Rounding up the remaining MIDI delicacies, there's a hidden LFO with no hardware controls. Intended for vibrato, its speed is set by CC80 and its depth by the modulation wheel. The Rocket also routes aftertouch to the filter cutoff, and pitch-bend is recognised, too, fixed at one octave up and down.
Waldorf have always been a company prone to idiosyncrasies, and the Rocket fits perfectly into that context. Landing when most of us were expecting the Pulse 2, it could be a response to the success of simple, friendly synths such as Doepfer's Dark Energy and Korg's Monotribe. Even though the knobs aren't the most rugged, at this price the Rocket is very attractive, and becomes more so when you take into account the extensive MIDI control.
On a panel where every knob counts, it seems odd to have a volume control for headphones but not main volume.
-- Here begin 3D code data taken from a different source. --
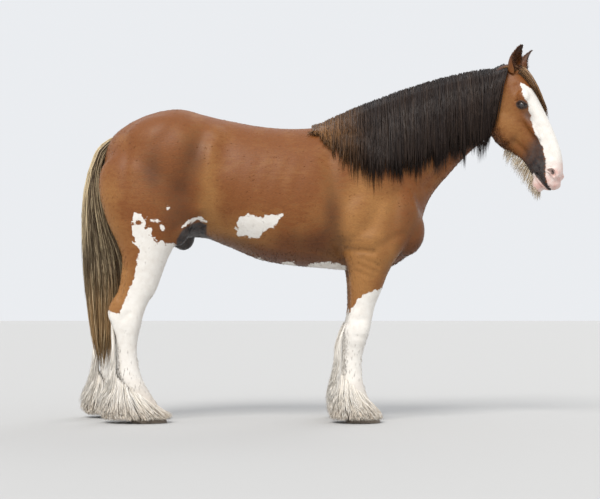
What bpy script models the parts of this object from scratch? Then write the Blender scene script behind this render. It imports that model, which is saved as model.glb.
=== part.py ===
"""A Clydesdale horse standing square, life-size, with its head turned a little to its right.

The horse faces +X, its left side is +Y, and its hooves stand on z = 0. Lengths are in metres.
Flesh is lofted from cross-sections, fused, softened and parted with thin cuts.
"""

import math
import random
from typing import NamedTuple

import bmesh
import bpy
import numpy as np
from mathutils import Matrix, Vector
from mathutils.bvhtree import BVHTree

# Driving dimensions
GAP = 0.0003                      # left between pieces that touch
HAIR_GAP = 2.5 * GAP              # how far the flesh is swollen to cut hair and ears clear of it
NEXT_GAP = 2 * GAP                # the same for ears and hooves
SHARPEST = 2.5                    # limit on how much further a sharp corner is swollen
FORE_LEG_Y = 0.195                # middle of a fore leg, out from the middle of the body
HIND_LEG_Y = 0.20                 # the same for a hind leg
LEFT_HIND_BACK = -0.17            # how far the left hind leg stands behind the right one
POLL = Vector((1.12, -0.02, 2.10))  # top of the head between the ears
HEAD_TURN = math.radians(-30)     # to the horse's right
HEAD_TILT = math.radians(24)      # of the face from the vertical
EYE_RADIUS = 0.024
SIDE_NAMES = {-1: "right", 1: "left"}

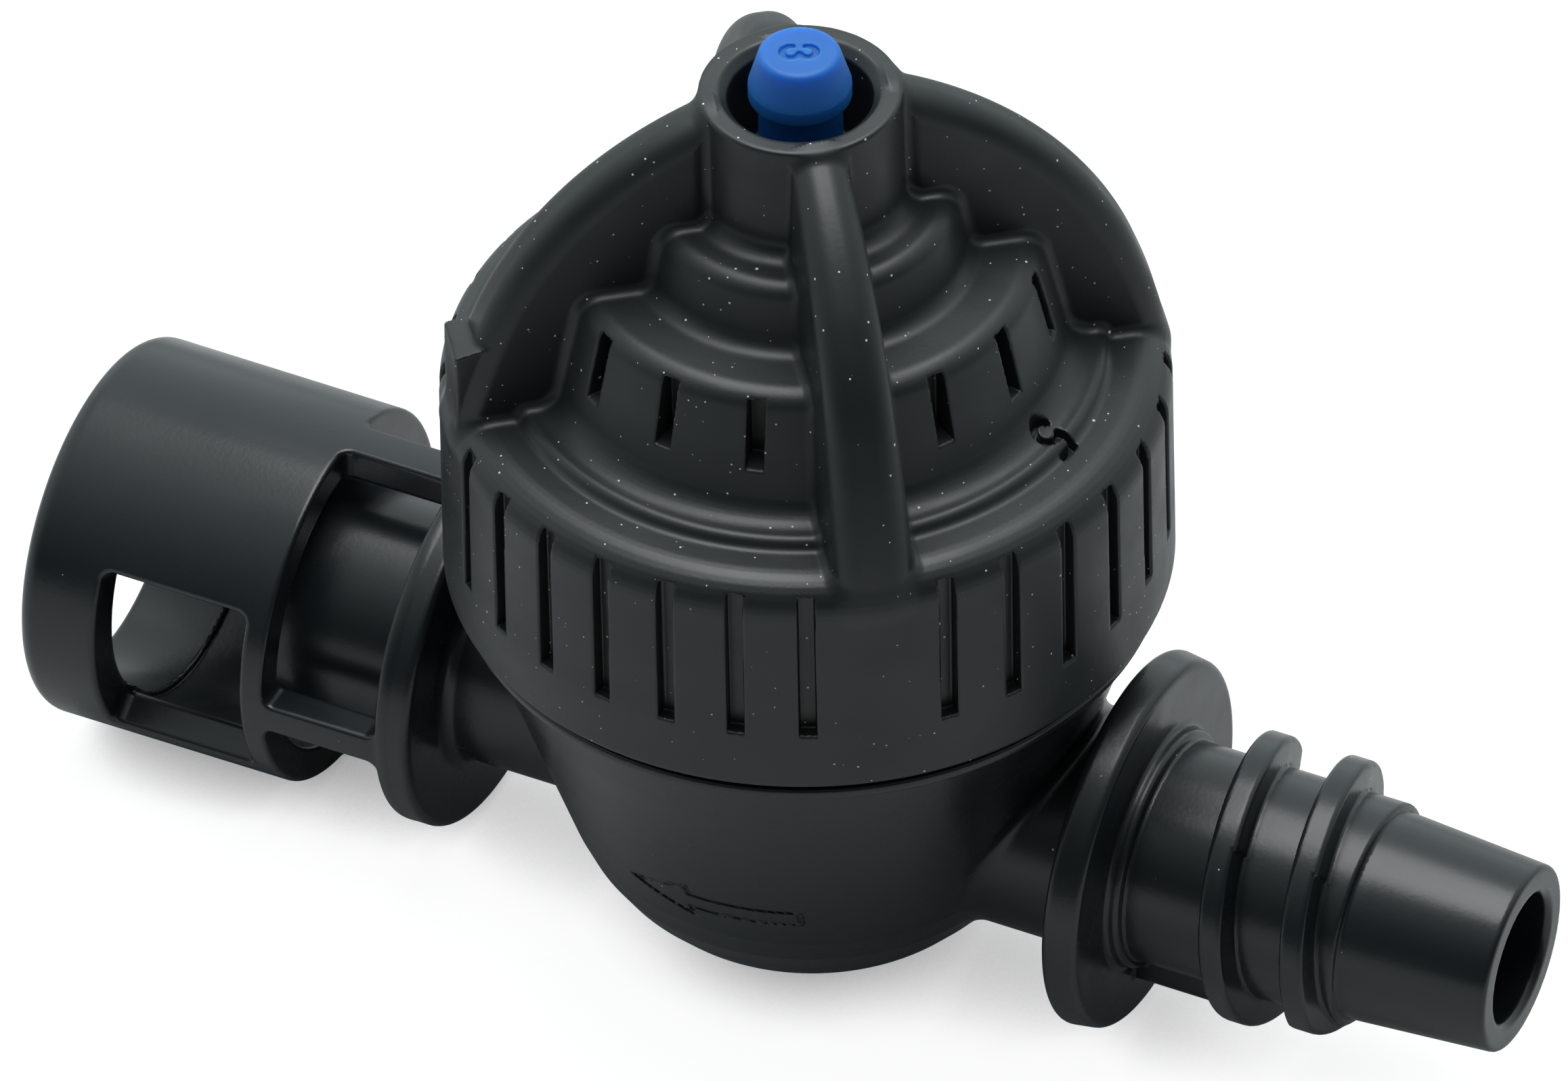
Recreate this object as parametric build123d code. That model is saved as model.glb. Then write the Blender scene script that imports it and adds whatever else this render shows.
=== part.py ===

Ditto a glide control but no attack. It's also surprising that nobody noticed the lack of a fine tune or that the arpeggiator only worked on channel 1, but these omissions are acknowledged and, with luck, will be resolved soon. I guess if no weirdness was involved at all I'd be asking what these guys had done with the real Waldorf!
Fortunately, the Rocket's strengths easily outweigh its weaknesses. It's capable of producing far more classic monophonic sounds than its size suggests, all served up at speed. With its sync, pulse-width modulation, super-saw and eight-note paraphony, the powerful digital oscillator is the ideal companion for a quality analogue filter such as this. It's only lack of table space that prevents me from buying one right away, because this is one Rocket nobody would mind landing in their lap!
Other than the drum and synth combination that is the Korg Monotribe, alternatives tend to be more expensive. These include the Vermona Mono Lancet — a superbly-constructed, fat-sounding, dual-oscillator monosynth, although it lags behind the Rocket in feature count and MIDI spec. The same goes for Doepfer's Dark Energy 2: it has solid knobs, patch points, a multi-mode filter and squelchy analogue goodness, but just one oscillator.